Isn't that the bar that's owned by Chris Noth of Law & Order/Sex & the City fame?

Ya know, it's always struck me as a shame that while it's common to see the work of wine writers and food writers, booze writers are vanishingly rare.

That was lovely.

Positively poetic, Paul.

Man, it sounds great...except for the freakin' Beastie Boys. You kids and your music.

The Flatiron Lounge is owned by head-bartender Julie Reiner and several partners that I have not yet met.

Most classic Sidecar recipes specify equal parts of Cognac, lemon juice and Cointreau, but the it's really a matter of personal preference. I find the classic proportions a tad on the cloying side, especially since the classic presentation of the Sidecar is in a cocktail glass with a sugar-coated rim! Another proportion worth trying is Dale DeGroff's (he uses these proportions for pretty much every kind of sour): 1.5-2 oz Cognac, 3/4oz oz lemon juice, 1 oz Cointreau.
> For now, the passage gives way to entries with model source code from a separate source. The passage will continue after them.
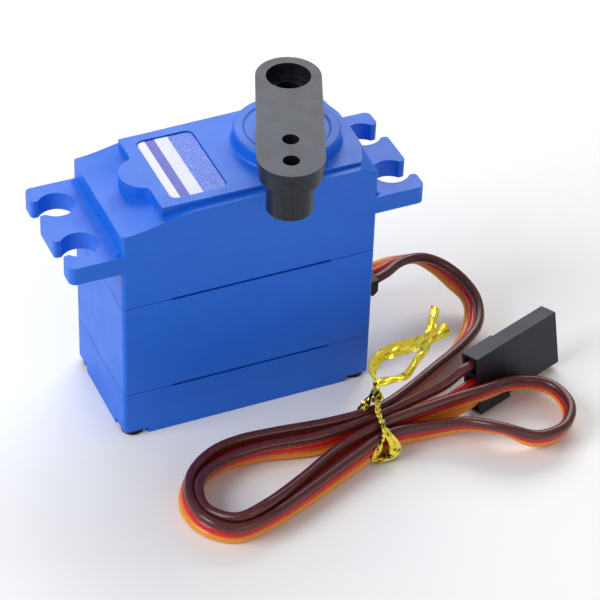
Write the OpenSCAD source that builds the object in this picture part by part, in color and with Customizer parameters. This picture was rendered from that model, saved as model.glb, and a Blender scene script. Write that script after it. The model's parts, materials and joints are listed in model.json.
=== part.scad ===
// Hobby servo motor with arm and three-core lead, sizes in millimetres.
// The origin is on the output shaft's axis, at the level the screw heads stand on.
// +X runs to the end the lead leaves, +Z up along the output shaft.

/* [Case] */
// Length of the case between its end faces
case_len = 31; // [30.5:0.1:31.5]
// Width of the case
case_w = 15.85; // [15.5:0.05:16]
// Distance from the output axis to the lead end of the case
axis_to_end = 8.05; // [8:0.05:8.2]
// Thickness of the case walls
wall = 1.2; // [1.1:0.05:1.25]
// Radius of the case's upright edges
edge_r = 0.5; // [0.5:0.1:1.2]
// Height of the joint between the bottom cover and the middle case
lower_seam = 6.4; // [6.3:0.05:6.5]
// Height of the joint between the middle case and the upper case
upper_seam = 19; // [18.9:0.05:19.1]
// Height of the flat top plateau
plateau_z = 31.4; // [31.3:0.05:31.6]

/* [Mounting tabs] */
// How far each tab stands out from the case
tab_len = 6; // [5.8:0.1:6.4]
// Thickness of the tabs
tab_t = 2.3; // [2:0.1:2.6]
// Height of the tabs' top faces
tab_top = 26.6; // [26.4:0.1:26.8]
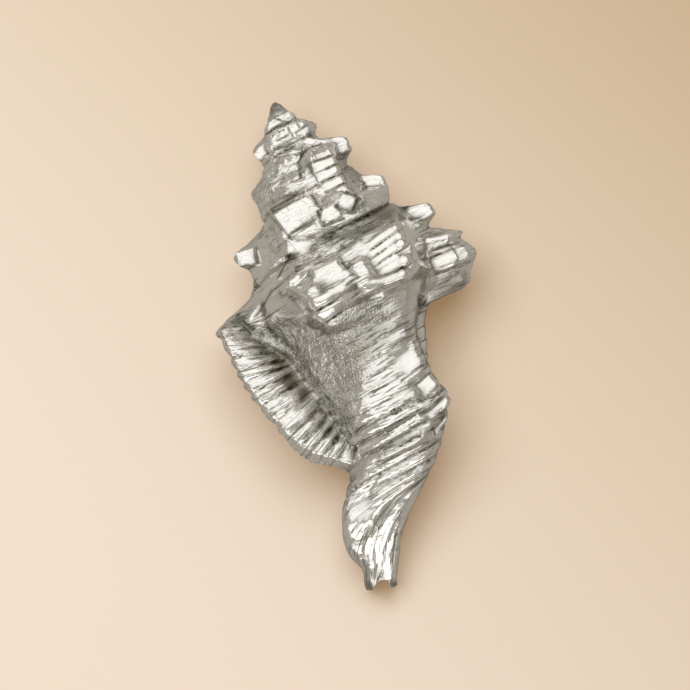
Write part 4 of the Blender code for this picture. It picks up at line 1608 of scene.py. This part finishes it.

Thank you for the wonderful review. We do in fact play the classics most of the time, but as the night goes on we pick up the pace a bit with more ambient music. I can promise you that you did not hear the Beastie Boys at flatiron as we do not own or play any rap music. For a more classic experience please come by Monday through Wednesday, as we are not nearly as crowded.